Judge Blasts DOJ, Blocks Transgender Care Records Release

May 14, 2026, 2:03 AM UTC

A federal judge quashed a Justice Department administrative subpoena seeking hospital records on transgender children, saying prosecutors “misrepresented and withheld information” from two district courts.

By nixing the subpoena and blocking DOJ from seeking or obtaining any of the records it covered, Judge Mary S. McElroy’s Wednesday order in the US District Court for the District of Rhode Island effectively nullifies an April 30 enforcement order DOJ obtained from Judge Reed O’Connor in the Northern District of Texas. O’Connor directed a Rhode Island hospital to comply with the document request.

DOJ’s petition in O’Connor’s court followed a series of losses in other district courts in its investigation into pediatric providers for treating minors with gender dysphoria. The tactic of turning to sympathetic single-judge divisions, often called “judge shopping,” is part of a playbook that’s been particularly successful for Republicans in Texas.

McElroy took department lawyers to task for that “obvious effort to shield it’s recent investigative tactics—previously rejected by every other court to review them—from this Court’s review, in favor of a distant forum that DOJ deems friendly to its political positions.”

She agreed with the Child Advocate for the State of Rhode Island, the state agency tasked with protecting the rights of children that petitioned to block the subpoena, that enforcement would violate young patients’ privacy.

“DOJ’s request for intimate medical details from one of this country’s most vulnerable populations constitutes a drastic overreach of its investigative authority,” she wrote.
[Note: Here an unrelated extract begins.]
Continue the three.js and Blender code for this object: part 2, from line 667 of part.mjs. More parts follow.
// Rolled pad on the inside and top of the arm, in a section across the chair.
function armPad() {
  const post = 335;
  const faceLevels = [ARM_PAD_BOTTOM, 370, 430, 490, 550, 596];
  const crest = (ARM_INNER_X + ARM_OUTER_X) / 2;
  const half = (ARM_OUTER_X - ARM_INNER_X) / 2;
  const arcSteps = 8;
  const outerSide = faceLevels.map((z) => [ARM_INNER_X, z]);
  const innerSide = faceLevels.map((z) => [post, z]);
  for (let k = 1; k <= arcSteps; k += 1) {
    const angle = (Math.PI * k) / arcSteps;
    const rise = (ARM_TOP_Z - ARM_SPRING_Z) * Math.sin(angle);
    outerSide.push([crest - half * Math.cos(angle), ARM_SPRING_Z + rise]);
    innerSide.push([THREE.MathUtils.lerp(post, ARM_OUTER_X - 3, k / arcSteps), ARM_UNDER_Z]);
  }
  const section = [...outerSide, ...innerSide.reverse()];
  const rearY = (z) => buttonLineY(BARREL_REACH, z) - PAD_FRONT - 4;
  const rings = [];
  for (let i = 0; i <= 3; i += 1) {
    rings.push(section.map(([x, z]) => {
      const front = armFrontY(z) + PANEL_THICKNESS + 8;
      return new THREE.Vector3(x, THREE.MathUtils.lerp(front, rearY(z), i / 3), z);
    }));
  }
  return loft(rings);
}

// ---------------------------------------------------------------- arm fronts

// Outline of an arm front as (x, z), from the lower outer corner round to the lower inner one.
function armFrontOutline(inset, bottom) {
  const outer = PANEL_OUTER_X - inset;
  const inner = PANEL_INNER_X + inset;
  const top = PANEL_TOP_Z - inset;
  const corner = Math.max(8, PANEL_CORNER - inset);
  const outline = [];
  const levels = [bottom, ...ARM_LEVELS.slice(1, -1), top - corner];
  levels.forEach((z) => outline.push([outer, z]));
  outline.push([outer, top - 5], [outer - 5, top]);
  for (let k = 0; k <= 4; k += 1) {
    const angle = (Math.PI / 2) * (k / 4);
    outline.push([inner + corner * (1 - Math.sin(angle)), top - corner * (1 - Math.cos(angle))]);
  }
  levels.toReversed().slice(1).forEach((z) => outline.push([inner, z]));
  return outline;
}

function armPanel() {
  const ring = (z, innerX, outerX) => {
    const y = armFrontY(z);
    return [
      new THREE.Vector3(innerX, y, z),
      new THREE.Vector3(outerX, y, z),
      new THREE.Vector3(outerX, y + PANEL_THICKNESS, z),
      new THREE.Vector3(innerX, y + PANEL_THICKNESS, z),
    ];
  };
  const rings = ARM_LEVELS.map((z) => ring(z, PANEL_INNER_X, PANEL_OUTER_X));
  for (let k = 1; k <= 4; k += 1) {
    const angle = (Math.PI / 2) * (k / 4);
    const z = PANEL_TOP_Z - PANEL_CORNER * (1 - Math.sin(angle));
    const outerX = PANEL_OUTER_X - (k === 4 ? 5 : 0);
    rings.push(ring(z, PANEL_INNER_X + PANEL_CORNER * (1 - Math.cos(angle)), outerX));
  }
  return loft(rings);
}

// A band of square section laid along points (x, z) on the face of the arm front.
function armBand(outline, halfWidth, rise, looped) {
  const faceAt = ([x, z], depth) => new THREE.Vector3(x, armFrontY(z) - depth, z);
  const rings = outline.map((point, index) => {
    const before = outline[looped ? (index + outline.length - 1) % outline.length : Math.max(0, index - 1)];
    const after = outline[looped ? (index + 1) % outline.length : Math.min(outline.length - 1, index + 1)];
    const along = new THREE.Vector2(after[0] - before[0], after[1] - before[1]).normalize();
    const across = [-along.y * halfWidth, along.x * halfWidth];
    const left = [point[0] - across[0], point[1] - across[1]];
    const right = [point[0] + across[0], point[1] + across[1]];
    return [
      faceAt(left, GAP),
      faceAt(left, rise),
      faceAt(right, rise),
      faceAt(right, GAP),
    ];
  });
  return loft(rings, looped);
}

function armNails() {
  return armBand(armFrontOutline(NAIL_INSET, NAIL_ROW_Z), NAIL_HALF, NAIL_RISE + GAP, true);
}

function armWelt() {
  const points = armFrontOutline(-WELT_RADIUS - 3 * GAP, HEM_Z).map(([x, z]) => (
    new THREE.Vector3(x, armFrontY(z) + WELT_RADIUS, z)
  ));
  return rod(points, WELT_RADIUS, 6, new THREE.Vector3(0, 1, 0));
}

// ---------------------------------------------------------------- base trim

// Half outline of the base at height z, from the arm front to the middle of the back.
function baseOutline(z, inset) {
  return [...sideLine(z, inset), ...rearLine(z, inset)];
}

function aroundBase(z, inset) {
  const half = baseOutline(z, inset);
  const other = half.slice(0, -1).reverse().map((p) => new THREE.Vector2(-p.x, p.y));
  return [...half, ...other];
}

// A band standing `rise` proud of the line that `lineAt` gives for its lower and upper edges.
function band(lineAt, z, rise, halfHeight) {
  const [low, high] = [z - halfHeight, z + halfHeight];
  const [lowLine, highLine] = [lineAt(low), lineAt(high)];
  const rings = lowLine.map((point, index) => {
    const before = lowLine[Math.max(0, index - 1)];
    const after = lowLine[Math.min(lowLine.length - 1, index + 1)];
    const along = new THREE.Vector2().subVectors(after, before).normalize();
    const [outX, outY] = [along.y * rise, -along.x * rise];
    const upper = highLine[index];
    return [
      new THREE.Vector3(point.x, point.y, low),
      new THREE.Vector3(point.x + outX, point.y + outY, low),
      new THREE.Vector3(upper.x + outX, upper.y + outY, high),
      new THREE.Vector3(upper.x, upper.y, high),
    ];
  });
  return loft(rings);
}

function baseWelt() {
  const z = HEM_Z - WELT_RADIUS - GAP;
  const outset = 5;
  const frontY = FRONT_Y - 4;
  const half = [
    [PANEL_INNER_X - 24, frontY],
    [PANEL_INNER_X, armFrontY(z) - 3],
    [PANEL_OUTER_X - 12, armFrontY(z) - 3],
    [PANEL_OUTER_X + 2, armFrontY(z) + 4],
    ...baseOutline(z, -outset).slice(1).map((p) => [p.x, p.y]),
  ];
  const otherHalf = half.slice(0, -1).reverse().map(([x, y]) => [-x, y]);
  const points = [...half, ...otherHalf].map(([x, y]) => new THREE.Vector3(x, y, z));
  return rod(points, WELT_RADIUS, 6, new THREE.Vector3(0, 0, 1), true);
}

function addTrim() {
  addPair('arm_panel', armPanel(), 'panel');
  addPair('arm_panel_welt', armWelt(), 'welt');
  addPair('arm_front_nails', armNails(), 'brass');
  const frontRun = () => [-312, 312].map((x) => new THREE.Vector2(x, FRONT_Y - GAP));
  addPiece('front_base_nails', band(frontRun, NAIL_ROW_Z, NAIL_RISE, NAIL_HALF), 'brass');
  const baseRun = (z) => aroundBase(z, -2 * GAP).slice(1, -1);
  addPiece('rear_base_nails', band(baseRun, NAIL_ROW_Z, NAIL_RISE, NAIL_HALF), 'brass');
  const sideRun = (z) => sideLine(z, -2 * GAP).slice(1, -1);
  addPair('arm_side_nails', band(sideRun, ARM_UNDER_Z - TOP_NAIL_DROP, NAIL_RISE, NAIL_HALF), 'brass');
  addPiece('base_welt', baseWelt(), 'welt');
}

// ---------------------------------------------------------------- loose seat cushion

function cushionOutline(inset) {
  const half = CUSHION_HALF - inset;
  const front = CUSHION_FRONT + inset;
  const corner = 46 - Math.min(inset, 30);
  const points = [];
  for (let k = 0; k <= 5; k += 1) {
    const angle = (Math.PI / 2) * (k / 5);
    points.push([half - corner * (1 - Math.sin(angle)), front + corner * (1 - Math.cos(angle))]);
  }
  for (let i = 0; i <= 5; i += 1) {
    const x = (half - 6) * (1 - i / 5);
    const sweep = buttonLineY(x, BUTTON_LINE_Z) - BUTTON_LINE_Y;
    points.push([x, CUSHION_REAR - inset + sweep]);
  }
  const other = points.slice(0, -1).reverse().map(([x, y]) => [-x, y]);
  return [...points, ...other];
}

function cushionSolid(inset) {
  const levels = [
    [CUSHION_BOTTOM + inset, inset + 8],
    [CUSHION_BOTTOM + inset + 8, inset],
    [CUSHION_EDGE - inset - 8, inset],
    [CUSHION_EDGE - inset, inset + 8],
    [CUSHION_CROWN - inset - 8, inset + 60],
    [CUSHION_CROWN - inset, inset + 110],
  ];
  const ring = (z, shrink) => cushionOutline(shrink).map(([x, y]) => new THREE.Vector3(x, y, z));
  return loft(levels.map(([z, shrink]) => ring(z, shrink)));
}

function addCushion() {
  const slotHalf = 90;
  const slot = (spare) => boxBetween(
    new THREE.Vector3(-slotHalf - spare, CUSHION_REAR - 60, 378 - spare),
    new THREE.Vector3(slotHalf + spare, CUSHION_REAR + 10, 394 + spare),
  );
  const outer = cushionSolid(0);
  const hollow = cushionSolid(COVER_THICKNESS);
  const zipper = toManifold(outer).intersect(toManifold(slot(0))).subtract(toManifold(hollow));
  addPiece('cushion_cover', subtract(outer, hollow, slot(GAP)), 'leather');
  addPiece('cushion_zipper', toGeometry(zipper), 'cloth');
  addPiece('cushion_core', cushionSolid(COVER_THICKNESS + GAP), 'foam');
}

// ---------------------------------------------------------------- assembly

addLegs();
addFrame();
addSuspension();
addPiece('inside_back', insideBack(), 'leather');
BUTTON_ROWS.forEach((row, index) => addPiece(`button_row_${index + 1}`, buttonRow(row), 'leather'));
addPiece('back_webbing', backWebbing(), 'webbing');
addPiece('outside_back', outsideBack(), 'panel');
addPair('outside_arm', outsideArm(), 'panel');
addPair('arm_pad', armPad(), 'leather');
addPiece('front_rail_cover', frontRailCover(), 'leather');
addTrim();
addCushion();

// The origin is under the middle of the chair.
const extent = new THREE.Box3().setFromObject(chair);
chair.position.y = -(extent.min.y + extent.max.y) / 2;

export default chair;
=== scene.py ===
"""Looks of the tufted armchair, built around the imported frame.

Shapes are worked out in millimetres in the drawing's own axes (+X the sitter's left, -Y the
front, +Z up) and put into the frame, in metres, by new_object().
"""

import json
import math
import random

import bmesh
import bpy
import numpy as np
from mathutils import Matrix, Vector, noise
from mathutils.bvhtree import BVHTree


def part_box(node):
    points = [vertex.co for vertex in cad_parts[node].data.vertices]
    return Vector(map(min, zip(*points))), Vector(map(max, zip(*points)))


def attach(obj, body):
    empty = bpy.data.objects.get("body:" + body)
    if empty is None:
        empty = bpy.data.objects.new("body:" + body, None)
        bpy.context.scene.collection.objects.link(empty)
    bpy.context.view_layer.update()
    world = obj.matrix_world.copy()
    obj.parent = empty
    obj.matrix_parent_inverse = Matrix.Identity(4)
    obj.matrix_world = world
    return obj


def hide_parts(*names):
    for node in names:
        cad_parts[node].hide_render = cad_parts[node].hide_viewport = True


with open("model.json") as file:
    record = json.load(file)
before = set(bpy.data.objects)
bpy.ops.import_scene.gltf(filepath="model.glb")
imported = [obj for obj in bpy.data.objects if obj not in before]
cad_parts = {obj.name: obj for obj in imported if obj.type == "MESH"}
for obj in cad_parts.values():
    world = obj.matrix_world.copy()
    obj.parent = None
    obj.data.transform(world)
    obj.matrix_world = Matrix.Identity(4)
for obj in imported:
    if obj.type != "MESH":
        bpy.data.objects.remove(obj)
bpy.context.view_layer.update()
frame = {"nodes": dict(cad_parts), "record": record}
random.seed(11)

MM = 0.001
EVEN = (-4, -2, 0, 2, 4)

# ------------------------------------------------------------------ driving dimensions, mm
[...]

Though she said her decision was based only on the law and how it applies to DOJ’s administrative subpoena, McElroy also criticized DOJ’s conduct in the proceeding. She said department personnel misled the Texas court on the investigation’s ties to the state, the Rhode Island hospital’s communications with DOJ, and the department’s need for “patient-level” documentation rather than anonymized data.

“The discrepancy between the honorable conduct expected of federal prosecutors and DOJ’s tactics in this case is unsettling,” she said.

The case is In Re: Motion to Quash Administrative Subpoena to Rhode Island Hospital, D.R.I., No. 1:26-mc-7, petition granted 5/13/26.